> TO DO
Repeat all of the material exactly as given.

> RECORDED INFORMATION
# # # # #

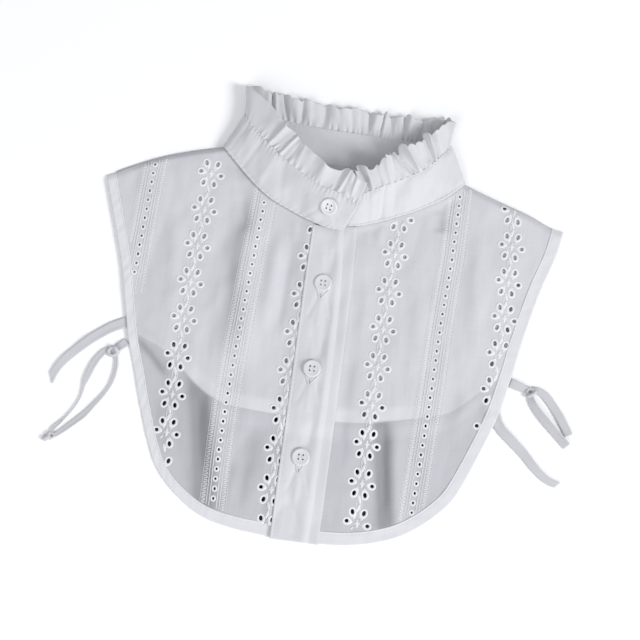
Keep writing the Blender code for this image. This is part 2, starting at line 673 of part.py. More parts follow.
def make_buttons():
    for number, (x, y) in enumerate(BUTTON_SPOTS, 1):
        spots = np.array([(x + dx, y + dy) for dx in (-5, 0, 5) for dy in (-5, 0, 5)])
        seat = lift(spots).max() + UNDER_PLACKET + SEAM + TOP_PLACKET + SEAM
        make_button(f"placket_button_{number}", (x, y, seat), Matrix.Identity(3))
    seam, top, _ = collar_lines(np.array([COLLAR_BUTTON_SECTION - 0.2, COLLAR_BUTTON_SECTION,
                                          COLLAR_BUTTON_SECTION + 0.2]))
    up = Vector(top[1] - seam[1]).normalized()
    right = Vector(seam[0] - seam[2]).normalized()
    out = right.cross(up).normalized()
    turn = Matrix((right, out.cross(right), out)).transposed()
    spot = Vector(seam[1] * (1 - COLLAR_BUTTON_HEIGHT) + top[1] * COLLAR_BUTTON_HEIGHT)
    make_button("collar_button", spot + out * (BAND / 2 + SEAM + 0.1), turn)


def make_tape(name, points, root_width, end_width):
    """A flat tape lying on the table along a smooth route."""
    path = evenly(smooth_path(points), TAPE_STEP)
    half = np.linspace(root_width, end_width, len(path)) / 2
    along = np.gradient(path, axis=0)
    along /= np.linalg.norm(along, axis=1)[:, None]
    beside = np.column_stack([-along[:, 1], along[:, 0]]) * half[:, None]
    height = np.full((len(path), 1), TIE_REST)
    rows = [np.hstack([path - beside, height]), np.hstack([path + beside, height])]
    return strip(name, rows, TAPE, 1, WHITE_COTTON)


def make_knot(name, x, y, length, width, height, turn):
    shape = bmesh.new()
    bmesh.ops.create_uvsphere(shape, u_segments=12, v_segments=8, radius=0.5)
    place = (Matrix.Translation(Vector((x, y, TIE_REST + height / 2)) * MM)
             @ Matrix.Rotation(math.radians(turn), 4, "Z")
             @ Matrix.Diagonal((length * MM, width * MM, height * MM, 1)))
    bmesh.ops.transform(shape, matrix=place, verts=shape.verts)
    mesh = bpy.data.meshes.new(name)
    shape.to_mesh(mesh)
    shape.free()
    mesh.shade_smooth()
    return new_object(name, mesh, WHITE_COTTON)


def make_collar():
    left_end = np.array(LEFT_FRONT_END, dtype=float)
    top_left = smooth_path(TOP_PLACKET_LEFT)
    under_right = smooth_path(UNDER_PLACKET_RIGHT)
    make_back()
    make_front("front_left", left_edge, left_shoulder, front_left_seam, left_end, 1)
    make_front("front_right", right_edge, right_shoulder, front_right_seam,
               extended(under_right + (SEAM, 0)), -1)
    make_front_binding("front_binding_left", left_edge, extended(top_left - (SEAM, 0)), 1)
    make_front_binding("front_binding_right", right_edge, extended(under_right + (SEAM, 0)), -1)
    placket("under_placket", UNDER_PLACKET_LEFT, UNDER_PLACKET_RIGHT, 0, UNDER_PLACKET)
    placket("top_placket", TOP_PLACKET_LEFT, TOP_PLACKET_RIGHT, UNDER_PLACKET + SEAM,
            TOP_PLACKET)
    make_band()
    make_frill()
    make_buttons()
    for name, (points, root_width, end_width) in {**TIES, **TIE_TABS}.items():
        make_tape(name, points, root_width, end_width)
    for name, sizes in TIE_KNOTS.items():
        make_knot(name, *sizes)


def extended(line):
    """A line carried a little past both its ends."""
    first, last = line[0] * 2 - line[1], line[-1] * 2 - line[-2]
    far_up = line[0] + (first - line[0]) * 3
    far_down = line[-1] + (last - line[-1]) * 3
    return np.vstack([far_up, line, far_down])


def new_collection(name):
    made = bpy.data.collections.new(name)
    bpy.context.scene.collection.children.link(made)
    return made


for old in list(bpy.data.objects):
    bpy.data.objects.remove(old, do_unlink=True)
collection = new_collection("detachable_collar")
cutters = new_collection("cutters")
make_collar()
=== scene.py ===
import math

import bmesh
import bpy
import numpy as np
from mathutils import Matrix, Vector
from mathutils.geometry import delaunay_2d_cdt


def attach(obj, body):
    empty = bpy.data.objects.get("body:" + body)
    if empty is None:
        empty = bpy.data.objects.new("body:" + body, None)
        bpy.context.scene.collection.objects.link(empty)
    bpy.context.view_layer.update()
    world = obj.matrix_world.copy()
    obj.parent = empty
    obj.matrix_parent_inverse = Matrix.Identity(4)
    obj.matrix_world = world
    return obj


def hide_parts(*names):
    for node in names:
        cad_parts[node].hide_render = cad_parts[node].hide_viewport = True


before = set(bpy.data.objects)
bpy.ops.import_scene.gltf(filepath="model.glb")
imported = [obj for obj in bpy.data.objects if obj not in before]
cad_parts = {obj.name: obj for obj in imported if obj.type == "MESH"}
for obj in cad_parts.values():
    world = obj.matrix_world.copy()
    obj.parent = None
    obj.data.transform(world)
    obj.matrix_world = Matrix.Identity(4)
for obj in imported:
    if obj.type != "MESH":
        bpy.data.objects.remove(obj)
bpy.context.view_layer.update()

# Tables are in millimetres, as in the part's own source, and MM scales them.
MM = 0.001

# Camera: it looks down on the collar, tipped toward the neck and turned a little
CAMERA_TURN = math.radians(7.4)
CAMERA_TIP = math.radians(12.0)
CAMERA_DISTANCE = 1000.0
CAMERA_TARGET = np.array([1.5, -86.0, 0.0])
CAMERA_WIDTH = 460.8

# Cloth thicknesses and layers of the solids
BINDING = 1.5
UNDER_PLACKET = 1.3
TOP_PLACKET = 1.4
BAND = 2.0
TAPE = 1.0
SEAM = 0.3
BINDING_WIDTH = 8.6
BACK_INSET = 2.5
SHOULDER_ROLL = 5.0
BACK_SHOULDER_INSET = 4.6
OVER_BACK = BINDING + 0.15
HEM_DROP = 12.0
NECK_RISE = 2.6
NECK_REACH = 22.0
BILLOW = 2.2
BILLOW_REACH = 30.0
TUCKED_TIE_LIFT = 1.6
TUCKED_TIE_REACH = 9.0

LEFT_EDGE = [
    (-168, 1.5), (-157, -31), (-146.3, -63.5), (-139, -93), (-132.5, -118.7),
    (-124.5, -142), (-118, -162), (-106.3, -192.6), (-96, -210.5), (-79, -226),
    (-62, -236), (-40, -241.3), (0, -245)]
RIGHT_EDGE = [
    (169, 1.5), (165, -18.6), (156, -47), (147.2, -83.5), (142, -110.6),
    (135, -140.5), (125.7, -166.7), (113.5, -196), (104, -210), (88, -224.5),
    (68.6, -235.5), (39, -243), (0, -245)]
LEFT_SHOULDER = [(-86, 34), (-108.5, 28), (-131, 20.3), (-153.4, 9.7), (-168, 1.5)]
RIGHT_SHOULDER = [(94, 28), (117.7, 19.4), (142, 11.2), (158, 4), (169, 1.5)]
BACK_HEM = [
    (-131, -112), (-118, -117.5), (-106, -123), (-93.4, -132.5), (-78.3, -145.8),
    (-65, -153), (-48, -156.7), (0, -158.7), (39, -157), (60, -153), (77, -148.8),
    (95, -144), (106, -138), (122, -123), (137, -110)]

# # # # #

> SOLUTION TO THIS PROBLEM
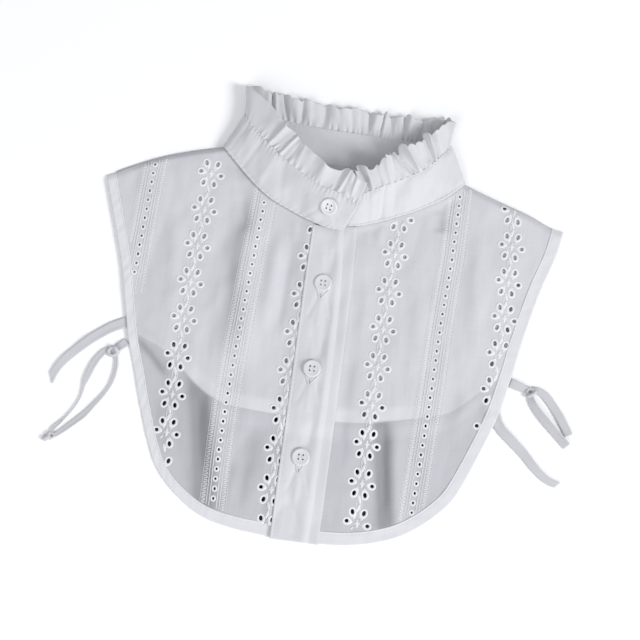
Keep writing the Blender code for this image. This is part 2, starting at line 673 of part.py. More parts follow.
def make_buttons():
    for number, (x, y) in enumerate(BUTTON_SPOTS, 1):
        spots = np.array([(x + dx, y + dy) for dx in (-5, 0, 5) for dy in (-5, 0, 5)])
        seat = lift(spots).max() + UNDER_PLACKET + SEAM + TOP_PLACKET + SEAM
        make_button(f"placket_button_{number}", (x, y, seat), Matrix.Identity(3))
    seam, top, _ = collar_lines(np.array([COLLAR_BUTTON_SECTION - 0.2, COLLAR_BUTTON_SECTION,
                                          COLLAR_BUTTON_SECTION + 0.2]))
    up = Vector(top[1] - seam[1]).normalized()
    right = Vector(seam[0] - seam[2]).normalized()
    out = right.cross(up).normalized()
    turn = Matrix((right, out.cross(right), out)).transposed()
    spot = Vector(seam[1] * (1 - COLLAR_BUTTON_HEIGHT) + top[1] * COLLAR_BUTTON_HEIGHT)
    make_button("collar_button", spot + out * (BAND / 2 + SEAM + 0.1), turn)


def make_tape(name, points, root_width, end_width):
    """A flat tape lying on the table along a smooth route."""
    path = evenly(smooth_path(points), TAPE_STEP)
    half = np.linspace(root_width, end_width, len(path)) / 2
    along = np.gradient(path, axis=0)
    along /= np.linalg.norm(along, axis=1)[:, None]
    beside = np.column_stack([-along[:, 1], along[:, 0]]) * half[:, None]
    height = np.full((len(path), 1), TIE_REST)
    rows = [np.hstack([path - beside, height]), np.hstack([path + beside, height])]
    return strip(name, rows, TAPE, 1, WHITE_COTTON)


def make_knot(name, x, y, length, width, height, turn):
    shape = bmesh.new()
    bmesh.ops.create_uvsphere(shape, u_segments=12, v_segments=8, radius=0.5)
    place = (Matrix.Translation(Vector((x, y, TIE_REST + height / 2)) * MM)
             @ Matrix.Rotation(math.radians(turn), 4, "Z")
             @ Matrix.Diagonal((length * MM, width * MM, height * MM, 1)))
    bmesh.ops.transform(shape, matrix=place, verts=shape.verts)
    mesh = bpy.data.meshes.new(name)
    shape.to_mesh(mesh)
    shape.free()
    mesh.shade_smooth()
    return new_object(name, mesh, WHITE_COTTON)


def make_collar():
    left_end = np.array(LEFT_FRONT_END, dtype=float)
    top_left = smooth_path(TOP_PLACKET_LEFT)
    under_right = smooth_path(UNDER_PLACKET_RIGHT)
    make_back()
    make_front("front_left", left_edge, left_shoulder, front_left_seam, left_end, 1)
    make_front("front_right", right_edge, right_shoulder, front_right_seam,
               extended(under_right + (SEAM, 0)), -1)
    make_front_binding("front_binding_left", left_edge, extended(top_left - (SEAM, 0)), 1)
    make_front_binding("front_binding_right", right_edge, extended(under_right + (SEAM, 0)), -1)
    placket("under_placket", UNDER_PLACKET_LEFT, UNDER_PLACKET_RIGHT, 0, UNDER_PLACKET)
    placket("top_placket", TOP_PLACKET_LEFT, TOP_PLACKET_RIGHT, UNDER_PLACKET + SEAM,
            TOP_PLACKET)
    make_band()
    make_frill()
    make_buttons()
    for name, (points, root_width, end_width) in {**TIES, **TIE_TABS}.items():
        make_tape(name, points, root_width, end_width)
    for name, sizes in TIE_KNOTS.items():
        make_knot(name, *sizes)


def extended(line):
    """A line carried a little past both its ends."""
    first, last = line[0] * 2 - line[1], line[-1] * 2 - line[-2]
    far_up = line[0] + (first - line[0]) * 3
    far_down = line[-1] + (last - line[-1]) * 3
    return np.vstack([far_up, line, far_down])


def new_collection(name):
    made = bpy.data.collections.new(name)
    bpy.context.scene.collection.children.link(made)
    return made


for old in list(bpy.data.objects):
    bpy.data.objects.remove(old, do_unlink=True)
collection = new_collection("detachable_collar")
cutters = new_collection("cutters")
make_collar()
=== scene.py ===
import math

import bmesh
import bpy
import numpy as np
from mathutils import Matrix, Vector
from mathutils.geometry import delaunay_2d_cdt


def attach(obj, body):
    empty = bpy.data.objects.get("body:" + body)
    if empty is None:
        empty = bpy.data.objects.new("body:" + body, None)
        bpy.context.scene.collection.objects.link(empty)
    bpy.context.view_layer.update()
    world = obj.matrix_world.copy()
    obj.parent = empty
    obj.matrix_parent_inverse = Matrix.Identity(4)
    obj.matrix_world = world
    return obj


def hide_parts(*names):
    for node in names:
        cad_parts[node].hide_render = cad_parts[node].hide_viewport = True


before = set(bpy.data.objects)
bpy.ops.import_scene.gltf(filepath="model.glb")
imported = [obj for obj in bpy.data.objects if obj not in before]
cad_parts = {obj.name: obj for obj in imported if obj.type == "MESH"}
for obj in cad_parts.values():
    world = obj.matrix_world.copy()
    obj.parent = None
    obj.data.transform(world)
    obj.matrix_world = Matrix.Identity(4)
for obj in imported:
    if obj.type != "MESH":
        bpy.data.objects.remove(obj)
bpy.context.view_layer.update()

# Tables are in millimetres, as in the part's own source, and MM scales them.
MM = 0.001

# Camera: it looks down on the collar, tipped toward the neck and turned a little
CAMERA_TURN = math.radians(7.4)
CAMERA_TIP = math.radians(12.0)
CAMERA_DISTANCE = 1000.0
CAMERA_TARGET = np.array([1.5, -86.0, 0.0])
CAMERA_WIDTH = 460.8

# Cloth thicknesses and layers of the solids
BINDING = 1.5
UNDER_PLACKET = 1.3
TOP_PLACKET = 1.4
BAND = 2.0
TAPE = 1.0
SEAM = 0.3
BINDING_WIDTH = 8.6
BACK_INSET = 2.5
SHOULDER_ROLL = 5.0
BACK_SHOULDER_INSET = 4.6
OVER_BACK = BINDING + 0.15
HEM_DROP = 12.0
NECK_RISE = 2.6
NECK_REACH = 22.0
BILLOW = 2.2
BILLOW_REACH = 30.0
TUCKED_TIE_LIFT = 1.6
TUCKED_TIE_REACH = 9.0

LEFT_EDGE = [
    (-168, 1.5), (-157, -31), (-146.3, -63.5), (-139, -93), (-132.5, -118.7),
    (-124.5, -142), (-118, -162), (-106.3, -192.6), (-96, -210.5), (-79, -226),
    (-62, -236), (-40, -241.3), (0, -245)]
RIGHT_EDGE = [
    (169, 1.5), (165, -18.6), (156, -47), (147.2, -83.5), (142, -110.6),
    (135, -140.5), (125.7, -166.7), (113.5, -196), (104, -210), (88, -224.5),
    (68.6, -235.5), (39, -243), (0, -245)]
LEFT_SHOULDER = [(-86, 34), (-108.5, 28), (-131, 20.3), (-153.4, 9.7), (-168, 1.5)]
RIGHT_SHOULDER = [(94, 28), (117.7, 19.4), (142, 11.2), (158, 4), (169, 1.5)]
BACK_HEM = [
    (-131, -112), (-118, -117.5), (-106, -123), (-93.4, -132.5), (-78.3, -145.8),
    (-65, -153), (-48, -156.7), (0, -158.7), (39, -157), (60, -153), (77, -148.8),
    (95, -144), (106, -138), (122, -123), (137, -110)]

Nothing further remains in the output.